Maps That Reward Motion
As movement evolves, so does the environment in which it exists. Arena shooters were defined by their maps as much as their mechanics. Verticality, hidden routes, and carefully designed sightlines created spaces where movement could shine. Every part of a map had a purpose, even if that purpose was not immediately obvious.
Modern games are beginning to revisit these ideas. Maps are becoming more layered. Vertical space is being used more intentionally. Routes are designed not just for traversal, but for mastery. A player who understands how to move efficiently can navigate these spaces in ways that others cannot. This changes how matches unfold.
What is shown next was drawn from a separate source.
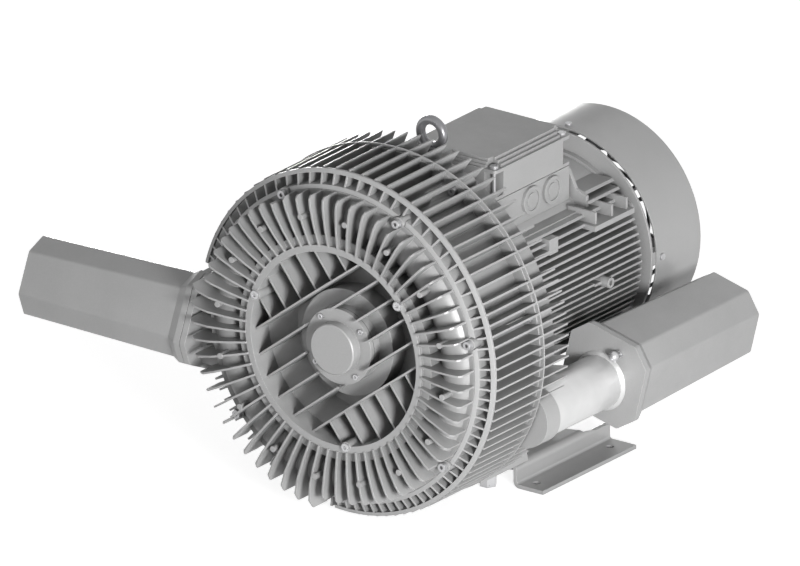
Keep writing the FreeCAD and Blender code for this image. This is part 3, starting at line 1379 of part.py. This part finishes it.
# Foot

def foot_section(grow):
    """Half of the hat section, from the middle of the top out to the edge of the flange."""
    return [(0, FOOT_HEIGHT - grow), (FOOT_WEB_X - grow, FOOT_HEIGHT - grow), (FOOT_WEB_X - grow, FOOT_PLATE - grow),
            (FOOT_EDGE_X, FOOT_PLATE - grow)]


def bent(points, radii):
    """Open run of lines through the points with an arc of the given radius at each inner point."""
    steps = [points[0]]
    for number in range(1, len(points) - 1):
        corner = FreeCAD.Vector(points[number][0], points[number][1], 0)
        before = FreeCAD.Vector(points[number - 1][0], points[number - 1][1], 0) - corner
        after = FreeCAD.Vector(points[number + 1][0], points[number + 1][1], 0) - corner
        radius = radii[number - 1]
        to_before = before.normalize()
        to_after = after.normalize()
        half = to_before.getAngle(to_after) / 2
        start = corner + to_before * (radius / math.tan(half))
        end = corner + to_after * (radius / math.tan(half))
        centre = corner + (to_before + to_after).normalize() * (radius / math.sin(half))
        middle = centre + (corner - centre).normalize() * radius
        steps.append((start.x, start.y))
        steps.append((middle.x, middle.y, end.x, end.y))
    steps.append(points[-1])
    return steps


def mirrored_steps(steps):
    """The same run on the other side, walked back to the middle."""
    back = []
    for number in range(len(steps) - 1, 0, -1):
        here = steps[number]
        there = steps[number - 1][-2:]
        if len(here) == 4:
            back.append((-here[0], here[1], -there[0], there[1]))
        else:
            back.append((-there[0], there[1]))
    return back


def foot_bracket():
    outer = bent(foot_section(0.0), (FOOT_BEND, FOOT_BEND - FOOT_PLATE))
    inner = bent(foot_section(FOOT_PLATE), (FOOT_BEND - FOOT_PLATE, FOOT_BEND))
    edge = (-FOOT_EDGE_X, FOOT_PLATE)
    steps = [edge] + mirrored_steps(outer) + outer[1:]
    low = [(-FOOT_EDGE_X, 0.0)] + mirrored_steps(inner) + inner[1:]
    steps += reversed_steps(low)
    wire = closed_wire(steps, lambda x, z: vector(x, FOOT_FRONT, z - AXIS_HEIGHT))
    plate = Part.Face(wire).extrude(vector(0, FOOT_LENGTH, 0))
    end = FOOT_FRONT + FOOT_LENGTH
    notch = closed_wire([
        (-FOOT_WEB_X + 4, FOOT_CUT_FROM),
        (-FOOT_WEB_X + 30, FOOT_CUT_FROM - 10),
        (FOOT_WEB_X - 30, FOOT_CUT_FROM - 10),
        (FOOT_WEB_X - 4, FOOT_CUT_FROM),
        (FOOT_WEB_X + 4, end + 1),
        (-FOOT_WEB_X - 4, end + 1),
    ], lambda x, y: vector(x, y, foot_top() - FOOT_PLATE - 1))
    holes = [Part.Face(notch).extrude(vector(0, 0, FOOT_PLATE + 3))]
    for x in (-FOOT_HOLE_X, FOOT_HOLE_X):
        for y in (-FOOT_HOLE_SPACING / 2, FOOT_HOLE_SPACING / 2):
            holes.append(post(FOOT_HOLE_RADIUS, -AXIS_HEIGHT - 1, -AXIS_HEIGHT + FOOT_PLATE + 1, x,
                              FOOT_HOLES_MIDDLE + y))
    for x, y in foot_bolt_places():
        holes.append(post(FOOT_BOLT_THREAD + HOLE_CLEARANCE, foot_top() - FOOT_PLATE - 1, foot_top() + 1, x, y))
    return plate.cut(holes)


def reversed_steps(steps):
    """The same run walked from its end to its start."""
    back = [steps[-1][-2:]]
    for number in range(len(steps) - 1, 0, -1):
        here = steps[number]
        there = steps[number - 1][-2:]
        back.append(here[:2] + there if len(here) == 4 else there)
    return back


def foot_bolt_places():
    places = []
    for side in (-1, 1):
        places.append((side * arm_bolt_x(), arm_bolt_y()))
        places.append((side * LEG_X, LEG_FROM + LEG_LENGTH / 2))
    return places


def foot_bolts():
    made = []
    under = foot_top() - FOOT_PLATE
    for x, y in foot_bolt_places():
        head = post(8, under - 7, under, x, y)
        length = ARM_PAD_THICKNESS - 4 + FOOT_PLATE
        made.append(head.fuse(post(FOOT_BOLT_THREAD, under - 1, under + length, x, y)).removeSplitter())
    return group(made)


def levelling_feet():
    made = []
    radius = LEVEL_FOOT_HEX / math.sqrt(3)
    for side in (-1, 1):
        centre = vector(side * LEVEL_FOOT_X, LEVEL_FOOT_Y, -AXIS_HEIGHT)
        corners = [centre + vector(radius * math.cos(math.radians(60 * n)), radius * math.sin(math.radians(60 * n)), 0)
                   for n in range(6)]
        block_hex = Part.Face(Part.makePolygon(corners + corners[:1])).extrude(vector(0, 0, LEVEL_FOOT_HEIGHT))
        stud = post(LEVEL_FOOT_STUD, -AXIS_HEIGHT + LEVEL_FOOT_HEIGHT - 1, foot_top() + ARM_PAD_THICKNESS - 4,
                    centre.x, centre.y)
        made.append(block_hex.fuse(stud).removeSplitter())
    return group(made)


# Silencers

def silencer_widths(inset):
    return [(0.0, SILENCER_FLARE_WIDTH - inset), (SILENCER_FLARE * 0.4, SILENCER_FLARE_WIDTH - inset),
            (SILENCER_FLARE, SILENCER_WIDTH - inset), (SILENCER_LENGTH, SILENCER_END_WIDTH - inset)]


def silencer_loft(plane_at, inset, start, end):
    """Tapered eight-sided body between two distances from the flange face."""
    def width(distance):
        taper = (SILENCER_WIDTH - SILENCER_END_WIDTH) / (SILENCER_LENGTH - SILENCER_FLARE)
        return SILENCER_WIDTH - taper * (distance - SILENCER_FLARE) - inset
    wires = []
    for distance in (start, end):
        wires.append(rounded_outline(octagon(width(distance), SILENCER_CHAMFER - inset * 0.29), SILENCER_ROUND,
                                     plane_at(distance)))
    return Part.makeLoft(wires, True, True)


def silencer_body(plane_at, centre_at, direction, bar_hole):
    """Shell with the flange plate at one end and the mouth plate near the other."""
    flare_wires = []
    for distance, width in silencer_widths(0.0)[:3]:
        flare_wires.append(rounded_outline(octagon(width, SILENCER_CHAMFER), SILENCER_ROUND, plane_at(distance)))
    flare = Part.makeLoft(flare_wires, True, True)
    outer = silencer_loft(plane_at, 0.0, SILENCER_FLARE, SILENCER_LENGTH)
    hollow = silencer_loft(plane_at, 2 * SILENCER_WALL, SILENCER_PLATE, SILENCER_LENGTH - 2 * MOUTH_PLATE)
    recess = silencer_loft(plane_at, 2 * SILENCER_WALL, SILENCER_LENGTH - MOUTH_PLATE, SILENCER_LENGTH + 1)
    body = outer.fuse(flare).removeSplitter().cut([hollow, recess])
    ways = [
        Part.makeCylinder(bar_hole, SILENCER_PLATE + 2, centre_at(-1.0), direction),
        Part.makeCylinder(MOUTH_RADIUS, MOUTH_PLATE + 2, centre_at(SILENCER_LENGTH - 2 * MOUTH_PLATE - 1),
                          direction),
    ]
    return body.cut(ways)


def left_silencer_parts():
    def plane_at(distance):
        return left_plane(-LEFT_PORT_FACE - distance)

    def centre_at(distance):
        return vector(-LEFT_PORT_FACE - distance, LEFT_PORT_Y, LEFT_PORT_Z)
    return plane_at, centre_at, vector(-1, 0, 0)


def right_silencer_parts():
    def plane_at(distance):
        return right_plane(RIGHT_SILENCER_FRONT + distance)

    def centre_at(distance):
        if distance < SILENCER_PLATE:
            return vector(PIPE_X, RIGHT_SILENCER_FRONT + distance, PIPE_Z)
        return vector(PIPE_X + RIGHT_SILENCER_OFFSET[0], RIGHT_SILENCER_FRONT + distance,
                      PIPE_Z + RIGHT_SILENCER_OFFSET[1])
    return plane_at, centre_at, vector(0, 1, 0)


def left_silencer():
    plane_at, centre_at, direction = left_silencer_parts()
    return silencer_body(plane_at, centre_at, direction, MOUTH_RADIUS - 4)


def right_silencer():
    plane_at, centre_at, direction = right_silencer_parts()
    body = silencer_body(plane_at, centre_at, direction, PIPE_RADIUS)
    x, z = ball_screw_place()
    return body.cut(rod(3, RIGHT_SILENCER_FRONT - 1, RIGHT_SILENCER_FRONT + 10, x, z))


def silencer_tube(parts):
    """Inner tube between the two plates."""
    plane_at, centre_at, direction = parts
    start = SILENCER_PLATE
    length = SILENCER_LENGTH - 2 * MOUTH_PLATE - start
    middle = centre_at(start + 1)
    base = centre_at(start) if direction.x else vector(middle.x, RIGHT_SILENCER_FRONT + start, middle.z)
    outer = Part.makeCylinder(INNER_TUBE_RADIUS, length, base, direction)
    inner = Part.makeCylinder(INNER_TUBE_RADIUS - 1.5, length, base, direction)
    return outer.cut(inner)


def silencer_foam(parts):
    plane_at, centre_at, direction = parts
    gap = 0.5
    block_foam = silencer_loft(plane_at, 2 * SILENCER_WALL + 2 * gap, SILENCER_PLATE + gap,
                               SILENCER_LENGTH - 2 * MOUTH_PLATE - gap)
    middle = centre_at(SILENCER_PLATE + 1)
    core = Part.makeCylinder(INNER_TUBE_RADIUS + gap, SILENCER_LENGTH + 20, middle - direction * 10, direction)
    return block_foam.cut(core)


def left_silencer_tube():
    return silencer_tube(left_silencer_parts())


def right_silencer_tube():
    return silencer_tube(right_silencer_parts())


def left_silencer_foam():
    return silencer_foam(left_silencer_parts())


def right_silencer_foam():
    return silencer_foam(right_silencer_parts())


def port_gasket():
    """Flat gasket between the port block and the left silencer."""
    outline = rounded_outline(octagon(SILENCER_FLARE_WIDTH - 4, SILENCER_CHAMFER), SILENCER_ROUND,
                              left_plane(-LEFT_PORT_FACE))
    sheet = Part.Face(outline).extrude(vector(GASKET, 0, 0))
    way = Part.makeCylinder(MOUTH_RADIUS - 4, 10, vector(-LEFT_PORT_FACE - 2, LEFT_PORT_Y, LEFT_PORT_Z),
                            vector(1, 0, 0))
    return sheet.cut(way)


def ball_screw_place():
    return PIPE_X + 35, PIPE_Z + 50


def ball_screw():
    """Small drain screw with a ball head on the end face of the right silencer."""
    x, z = ball_screw_place()
    front = RIGHT_SILENCER_FRONT
    ball = Part.makeSphere(8, vector(x, front - 14, z))
    stem = rod(3, front - 12, front + 9, x, z)
    collar = rod(6, front - 5, front, x, z)
    return joined(ball, [stem, collar])


def outlet_pipe():
    front = PORT_BOSS_END - PIPE_SOCKET
    back = RIGHT_SILENCER_FRONT + SILENCER_PLATE
    tube = rod(PIPE_RADIUS, front, back, PIPE_X, PIPE_Z)
    collar = Part.makeCone(PIPE_RADIUS + 1, PIPE_RADIUS + PIPE_COLLAR, PIPE_COLLAR,
                           vector(PIPE_X, RIGHT_SILENCER_FRONT - PIPE_COLLAR, PIPE_Z), vector(0, 1, 0))
    return tube.fuse(collar).removeSplitter().cut(rod(PIPE_RADIUS - PIPE_WALL, front - 1, back + 1, PIPE_X, PIPE_Z))


PIECES = {
    "front_cover": front_cover,
    "hub_cap": hub_cap,
    "hub_cap_gasket": hub_cap_gasket,
    "hub_cap_screws": hub_cap_screws,
    "rim_screws": rim_screws,
    "cover_bolts": cover_bolts,
    "middle_casing": middle_casing,
    "interstage_seal": interstage_seal,
    "rear_casing": rear_casing,
    "casing_bolts": casing_bolts,
    "eye_bolt": eye_bolt,
    "stage_one_impeller": stage_one_impeller,
    "stage_two_impeller": stage_two_impeller,
    "impeller_spacer": impeller_spacer,
    "impeller_keys": impeller_keys,
    "front_sleeve": front_sleeve,
    "shaft_seal": shaft_seal,
    "motor_shaft": motor_shaft,
    "rotor_core": rotor_core,
    "stator_core": stator_core,
    "stator_winding": stator_winding,
    "motor_frame": motor_frame,
    "motor_bolts": motor_bolts,
    "rear_end_shield": rear_end_shield,
    "shield_screws": shield_screws,
    "wave_spring": wave_spring,
    "cooling_fan": cooling_fan,
    "fan_retaining_ring": fan_retaining_ring,
    "fan_cowl": fan_cowl,
    "cowl_screws": cowl_screws,
    "terminal_box_base": terminal_box_base,
    "terminal_box_lid": terminal_box_lid,
    "lid_gasket": lid_gasket,
    "lid_screws": lid_screws,
    "blanking_plugs": blanking_plugs,
    "terminal_board": terminal_board,
    "terminal_studs": terminal_studs,
    "nameplate": nameplate,
    "foot_bracket": foot_bracket,
    "foot_bolts": foot_bolts,
    "levelling_feet": levelling_feet,
    "left_silencer": left_silencer,
    "right_silencer": right_silencer,
    "left_silencer_tube": left_silencer_tube,
    "right_silencer_tube": right_silencer_tube,
    "left_silencer_foam": left_silencer_foam,
    "right_silencer_foam": right_silencer_foam,
    "port_gasket": port_gasket,
    "ball_screw": ball_screw,
    "outlet_pipe": outlet_pipe,
}

BEARINGS = {
    "front": (FRONT_BEARING, FRONT_BEARING_AT),
    "drive": (DRIVE_BEARING, DRIVE_BEARING_AT),
    "rear": (REAR_BEARING, REAR_BEARING_AT),
}


def save(name, shape):
    placed = shape.copy()
    placed.translate(vector(0, -FOOT_HOLES_MIDDLE, AXIS_HEIGHT))
    placed.exportStep("parts/" + name + ".step")


os.makedirs("parts", exist_ok=True)
for piece, make in PIECES.items():
    save(piece, make())
for place, (size, at) in BEARINGS.items():
    save(place + "_bearing_inner_ring", bearing_ring(size, at, False))
    save(place + "_bearing_outer_ring", bearing_ring(size, at, True))
    save(place + "_bearing_balls", group([bearing_balls(size, at), bearing_cage(size, at)]))
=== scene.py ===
import json
import math

import bpy
from mathutils import Matrix, Vector

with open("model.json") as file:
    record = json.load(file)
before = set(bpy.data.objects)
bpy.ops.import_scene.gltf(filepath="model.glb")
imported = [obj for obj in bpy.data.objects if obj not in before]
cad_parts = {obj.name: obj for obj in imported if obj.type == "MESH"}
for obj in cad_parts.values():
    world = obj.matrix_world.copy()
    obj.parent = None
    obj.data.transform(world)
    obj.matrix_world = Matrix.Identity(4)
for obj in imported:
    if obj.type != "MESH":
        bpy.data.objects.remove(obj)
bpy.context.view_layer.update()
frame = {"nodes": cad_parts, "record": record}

# Places in metres, angles in degrees, picture places in pixels
AXIS_HEIGHT = 0.275
HUB_FRONT_Y = -0.391
VIEW_AZIMUTH = 36.0
VIEW_ELEVATION = 21.2
PIXELS_PER_METRE = 690.0
IMAGE_WIDTH = 800
IMAGE_HEIGHT = 566
HUB_PIXEL = (333.3, 349.1)
CAMERA_DISTANCE = 3.0
VIEW_DEPTH = 100.0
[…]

Positioning is no longer static. Control of the map becomes fluid, shifting based on who can move through it most effectively. It adds a strategic dimension that goes beyond holding angles or controlling choke points. Movement becomes a form of map control.
The Psychological Impact
There is also a mental aspect to movement that often goes unnoticed. Players who move unpredictably are difficult to read. They disrupt expectations. They force opponents to react rather than anticipate. In competitive environments, that kind of pressure can lead to mistakes.
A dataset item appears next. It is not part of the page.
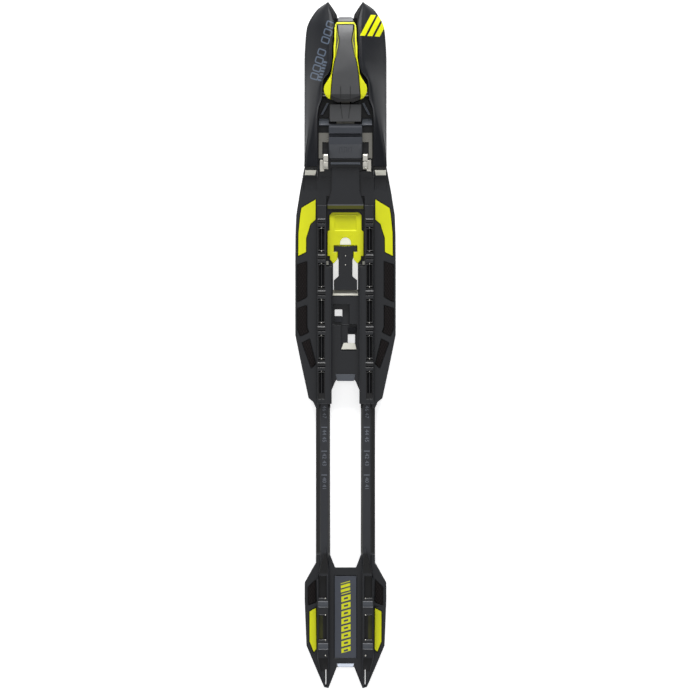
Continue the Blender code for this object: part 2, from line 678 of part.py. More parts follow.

A player who consistently outmaneuvers their opponents gains more than just positional advantages. They gain confidence. They set the pace of the match. Over time, that control can become overwhelming.
At high levels of play, these small edges add up quickly. The difference between winning and losing is often measured in moments. Movement has a way of creating those moments.
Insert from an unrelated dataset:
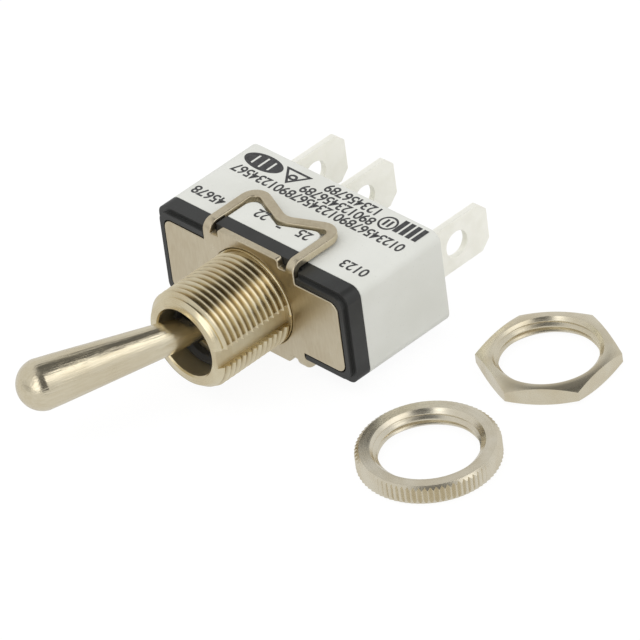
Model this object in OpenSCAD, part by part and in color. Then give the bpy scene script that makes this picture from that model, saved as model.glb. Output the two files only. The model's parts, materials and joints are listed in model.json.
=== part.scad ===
// Panel toggle switch, single pole, two positions, with its two mounting nuts laid beside it.
// +Z is up and square to the broad faces, X runs along the case, and the bushing points along -Y.
// The origin is the bushing's axis at the front face of the bracket, which seats on the panel.

/* [Case and cover] */
// Length of the case along X
case_length = 29.4; // [29:0.1:36]
// Thickness of the case between its broad faces
case_thickness = 12; // [11.6:0.1:15]
// Distance from the bracket's front face to the back of the case
case_back = 15.1; // [14.6:0.1:20]
// Depth of the black cover behind the bracket's front face
cover_depth = 2.6; // [2.4:0.1:3.2]
// Radius of the case's long corners
case_corner = 1.3; // [0.6:0.1:2]
// Wall of the case
case_wall = 1.3; // [1:0.1:1.6]
// Height of the raised pads above the broad faces
pad_height = 0.9; // [0.4:0.1:1.2]

/* [Bracket] */
// Thickness of the bracket's sheet
sheet = 0.9; // [0.6:0.1:1.2]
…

Esports and the Spectacle of Skill
From a spectator perspective, the return of movement-heavy gameplay brings a different kind of energy. Matches become faster, more dynamic, and less predictable. Individual skill stands out in a way that is immediately visible, even to casual viewers. A player’s movement can tell a story without needing explanation.
At the same time, it introduces new challenges for esports presentation. Complex mechanics can be difficult to follow, especially for viewers who are not familiar with them. Production teams are adapting by improving camera work, refining overlays, and relying on commentary to break down what is happening in real time.
As these tools improve, the gap between high-level play and viewer understanding begins to close. The result is a more engaging experience for everyone involved.
A Return to Identity
For long-standing competitive communities, this revival carries a deeper meaning. There was a time when players were known not just for their results, but for how they played. Their movement, their routes, their style. That identity was built through mechanical mastery and personal expression.
As complex movement returns, so does that sense of individuality. Players are once again carving out distinct playstyles. They are finding ways to stand out that go beyond statistics. In communities built around competition, that matters. It creates stories, rivalries, and a sense of history.
It brings back a piece of what made these games special in the first place.
Looking Forward
The revival of the arena shooter is not a full return to the past. It is something new, shaped by modern expectations and technology.
Not every game will embrace complex movement, and not every player will seek it out. But the influence is clear. Movement is becoming a defining factor again. It is raising the skill ceiling and giving players new ways to improve.
For veterans, it feels like a familiar challenge returning. For newer players, it offers a deeper layer of gameplay waiting to be explored. And for competitive communities, it signals something important.
The ceiling is rising again. In a space that once leaned heavily toward accessibility, depth is finding its way back. Not as a barrier, but as an opportunity. An opportunity to master something that cannot be simplified. An opportunity to stand out in ways that feel earned.
Movement is no longer just a tool. It is once again a language of competition.